A coastal zoo has just announced that it is to close its doors for good. Living Coasts, located in Torquay, released a statement blaming the closure on 'falling visitor numbers' prior to lockdown as well as the effects of the forced closure of all zoos due to COVID-19. The site is owned by the Wild Planet Trust, which also owns Paignton Zoo and Newquay Zoo.

The zoo is currently in the process of rehoming their animals within the 'world-wide network of zoos and aquariums,' although is currently unable to state how long this process will take.

Conservation Con

Tellingly, the zoo has stated that most of its animals will not be able to be released into the wild 'without an unprecedented and substantial period of re-training'. This statement contradicts claims by the zoo and aquarium industry that such centres provide a surplus of animals to repopulate species at risk of extinction in their natural habitat, providing further evidence that public entertainment is the real reason for keeping these animals captive. In the list of achievements of the 20 years since it opened, there is no mention of any repopulation of wild species by Living Coasts.

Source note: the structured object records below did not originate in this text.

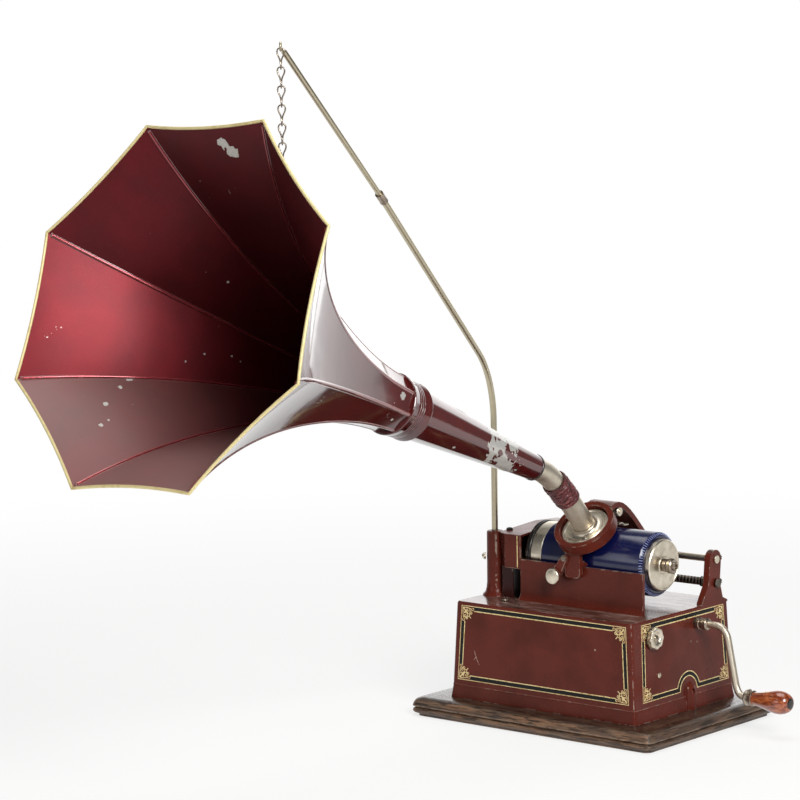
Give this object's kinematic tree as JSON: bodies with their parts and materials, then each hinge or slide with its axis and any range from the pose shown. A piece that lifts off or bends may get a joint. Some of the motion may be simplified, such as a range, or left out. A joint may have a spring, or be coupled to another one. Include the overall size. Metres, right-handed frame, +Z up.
{
  "type": "cylinder phonograph",
  "caption": "Spring-driven cylinder phonograph with maroon enamelled case on an oak board, blue record, carriage with reproducer, and octagonal horn on a crane and chain.",
  "frame": {"origin": "centre of the base board's underside", "axes": "+X along the mandrel to its free end, on the crank side; the horn opens toward -Y; +Z up"},
  "size_m": [0.3292, 0.6969, 0.6033],
  "materials": {
    "oak": "worn dark oak",
    "enamel": "maroon enamel, satin",
    "horn_enamel": "deep red enamel, glossy",
    "gilt": "pale gold paint",
    "nickel": "worn nickel plate",
    "brass": "plain brass",
    "steel": "oiled steel",
    "black": "black",
    "wax": "dark royal blue, glossy",
    "rubber": "aged red-brown rubber",
    "amber_wood": "amber-brown varnished wood"
  },
  "bodies": {
    "machine": {"base_board": "oak", "case_casting": "enamel", "gear_cover": "enamel", "bed_screw": "nickel", "crane_clamp_screw": "nickel", "guide_rod": "nickel", "motor_frame": "brass"},
    "mandrel": {"mandrel": "nickel", "mandrel_flange": "black", "mandrel_shaft": "nickel", "mandrel_gear": "brass"},
    "record": {"cylinder_record": "wax"},
    "transfer": {"transfer_gear": "brass"},
    "idler": {"idler_gear": "brass"},
    "feed": {"feed_screw": "steel", "feed_gear": "brass"},
    "drive": {"drive_shaft": "steel", "drive_wheel": "brass"},
    "barrel": {"spring_barrel": "brass", "barrel_lid": "brass", "mainspring": "steel"},
    "governor": {"governor": "steel"},
    "arbor": {"winding_arbor": "steel"},
    "pawl": {"pawl": "steel"},
    "knob": {"start_stop_knob": "nickel"},
    "crank": {"winding_shaft": "steel", "crank_arm": "nickel"},
    "grip": {"crank_grip": "amber_wood"},
    "carriage": {"carriage_bush": "nickel"},
    "arm": {"carriage_arm": "enamel", "reproducer": "nickel", "elbow_lower_tube": "nickel", "rubber_sleeve": "rubber"},
    "weight": {"floating_weight": "brass"},
    "lever": {"lift_lever": "enamel", "lift_knob": "nickel"},
    "horn": {"elbow_upper_tube": "nickel", "horn_panel_1": "horn_enamel", "horn_panel_2": "horn_enamel", "horn_panel_3": "horn_enamel", "horn_panel_4": "horn_enamel", "horn_panel_5": "horn_enamel", "horn_panel_6": "horn_enamel", "horn_panel_7": "horn_enamel", "horn_panel_8": "horn_enamel", "horn_rim": "gilt", "horn_collar": "horn_enamel", "horn_tail": "horn_enamel", "horn_eye": "nickel"},
    "crane": {"crane_lower_rod": "nickel", "crane_upper_rod": "nickel", "crane_ferrule": "black"},
    "chain": {"chain_link_1": "nickel", "chain_link_2": "nickel", "chain_link_3": "nickel", "chain_link_4": "nickel", "chain_link_5": "nickel", "chain_link_6": "nickel", "chain_link_7": "nickel", "chain_hook": "nickel"}
  },
  "joints": [
    {"name": "mandrel_turn", "type": "hinge", "parent": "machine", "child": "mandrel", "pos_m": [0, -0.0026, 0.14345], "axis": [1, 0, 0], "continuous": true},
    {"name": "record_slide", "type": "slide", "parent": "mandrel", "child": "record", "axis": [1, 0, 0], "range_m": [0, 0.052]},
    {"name": "transfer_turn", "type": "hinge", "parent": "machine", "child": "transfer", "pos_m": [-0.069, -0.0026, 0.11145], "axis": [1, 0, 0], "continuous": true},
    {"name": "idler_turn", "type": "hinge", "parent": "machine", "child": "idler", "pos_m": [-0.069, 0.02785, 0.13765], "axis": [1, 0, 0], "continuous": true},
    {"name": "feed_turn", "type": "hinge", "parent": "machine", "child": "feed", "pos_m": [0, 0.054, 0.121], "axis": [1, 0, 0], "continuous": true},
    {"name": "drive_turn", "type": "hinge", "parent": "machine", "child": "drive", "pos_m": [0, -0.006, 0.06357], "axis": [1, 0, 0], "continuous": true},
    {"name": "barrel_turn", "type": "hinge", "parent": "machine", "child": "barrel", "pos_m": [-0.015, 0.03172, 0.05894], "axis": [1, 0, 0], "continuous": true},
    {"name": "governor_turn", "type": "hinge", "parent": "machine", "child": "governor", "pos_m": [0, -0.03388, 0.0695], "axis": [1, 0, 0], "continuous": true},
    {"name": "crank_turn", "type": "hinge", "parent": "machine", "child": "crank", "pos_m": [0.09, 0.0224, 0.0906], "axis": [1, 0, 0], "continuous": true},
    {"name": "arbor_turn", "type": "hinge", "parent": "machine", "child": "arbor", "pos_m": [0, 0.03172, 0.05894], "axis": [1, 0, 0], "continuous": true},
    {"name": "grip_spin", "type": "hinge", "parent": "crank", "child": "grip", "pos_m": [0.17, 0.0224, 0.031], "axis": [1, 0, 0], "continuous": true},
    {"name": "pawl_lift", "type": "hinge", "parent": "machine", "child": "pawl", "pos_m": [0.047, 0.04672, 0.04934], "axis": [1, 0, 0], "range_deg": [0, 12]},
    {"name": "start_stop", "type": "hinge", "parent": "machine", "child": "knob", "pos_m": [0.1, -0.044, 0.0878], "axis": [1, 0, 0], "range_deg": [0, 60]},
    {"name": "carriage_slide", "type": "slide", "parent": "machine", "child": "carriage", "axis": [1, 0, 0], "range_m": [-0.036, 0.057]},
    {"name": "carriage_lift", "type": "hinge", "parent": "carriage", "child": "arm", "pos_m": [0.0135, 0.054, 0.142], "axis": [-1, 0, 0], "range_deg": [0, 3.5]},
    {"name": "weight_float", "type": "hinge", "parent": "arm", "child": "weight", "pos_m": [0.0135, -0.01058, 0.17847], "axis": [-1, 0, 0], "range_deg": [0, 1]},
    {"name": "lift_lever_turn", "type": "hinge", "parent": "arm", "child": "lever", "pos_m": [0.004, -0.04, 0.148], "axis": [0, 1, 0], "range_deg": [0, 21]},
    {"name": "horn_pitch", "type": "hinge", "parent": "arm", "child": "horn", "pos_m": [0.0135, -0.07184, 0.21999], "axis": [-1, 0, 0], "range_deg": [-5, 0]},
    {"name": "crane_swivel", "type": "hinge", "parent": "machine", "child": "crane", "pos_m": [-0.086, -0.028, 0.158], "axis": [0, 0, 1], "range_deg": [-6, 9]},
    {"name": "chain_swing", "type": "hinge", "parent": "crane", "child": "chain", "pos_m": [0.0133, -0.41197, 0.59937], "axis": [1, 0, 0], "range_deg": [-7, 5]}
  ],
  "couplings": [
    {"joint": "transfer_turn", "follows": "mandrel_turn", "ratio": -0.77778},
    {"joint": "idler_turn", "follows": "mandrel_turn", "ratio": -0.82353},
    {"joint": "feed_turn", "follows": "mandrel_turn", "ratio": 1},
    {"joint": "drive_turn", "follows": "mandrel_turn", "ratio": 0.46667},
    {"joint": "barrel_turn", "follows": "mandrel_turn", "ratio": -0.16667},
    {"joint": "governor_turn", "follows": "mandrel_turn", "ratio": -1.75},
    {"joint": "arbor_turn", "follows": "crank_turn", "ratio": -0.25714},
    {"joint": "lift_lever_turn", "follows": "carriage_lift", "ratio": 5.7143},
    {"joint": "horn_pitch", "follows": "carriage_lift", "ratio": -1.33},
    {"joint": "crane_swivel", "follows": "carriage_slide", "rad_per_m": 2.62},
    {"joint": "chain_swing", "follows": "carriage_slide", "rad_per_m": -1.75}
  ]
}
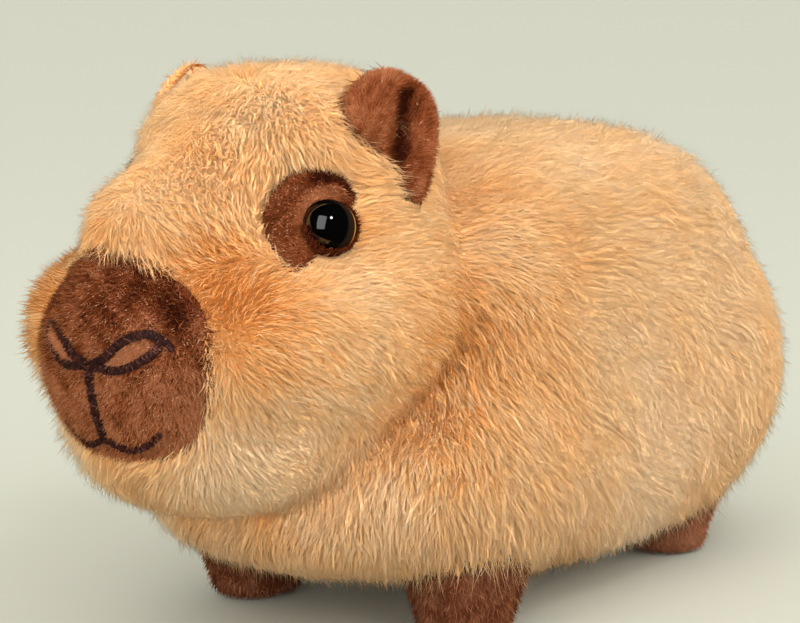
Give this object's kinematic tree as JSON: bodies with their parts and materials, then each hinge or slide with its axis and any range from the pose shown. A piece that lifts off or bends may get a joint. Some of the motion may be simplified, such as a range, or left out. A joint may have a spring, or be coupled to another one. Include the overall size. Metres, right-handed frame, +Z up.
{
  "type": "plush capybara toy",
  "caption": "Stuffed plush capybara toy standing on short feet, with long golden pile, brown muzzle patch, cupped ears and glossy black eyes.",
  "frame": {"origin": "centre of the toy's outline on the floor plane, under the belly", "axes": "+Z up from the soles, +Y from nose to rump, +X to the toy's left side"},
  "size_m": [0.1296, 0.2579, 0.1451],
  "materials": {
    "gold_plush": "long soft pile",
    "brown_plush": "short soft pile",
    "foot_plush": "short soft pile",
    "thread": "satin stitch",
    "eye_black": "polished"
  },
  "bodies": {
    "root": {"torso": "gold_plush", "head": "gold_plush", "muzzle_patch": "brown_plush", "philtrum": "thread", "mouth": "thread", "nostril_left": "thread", "nostril_right": "thread", "eye_patch_left": "brown_plush", "eye_patch_right": "brown_plush", "eye_left": "eye_black", "eye_right": "eye_black", "ear_left": "brown_plush", "ear_right": "brown_plush", "foot_front_left": "foot_plush", "foot_front_right": "foot_plush", "foot_hind_left": "foot_plush", "foot_hind_right": "foot_plush"}
  },
  "joints": []
}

Amongst the species held at Living Coasts are South American fur seals, pied avocets, red billed choughs, pigeon guillemots and tufted puffins - all classed as 'least concern' by on IUCN Red List of Threatened Species.

Freedom for Animals' Director, Sam Threadgill, commented:

Let us hope that the closure of Living Coasts is the first step towards a complete phasing out of zoos and a transition to a society where animals are not 'exhibits' to be held captive and gawped at, but fellow inhabitants of the earth who are respected and conserved in their natural habitats.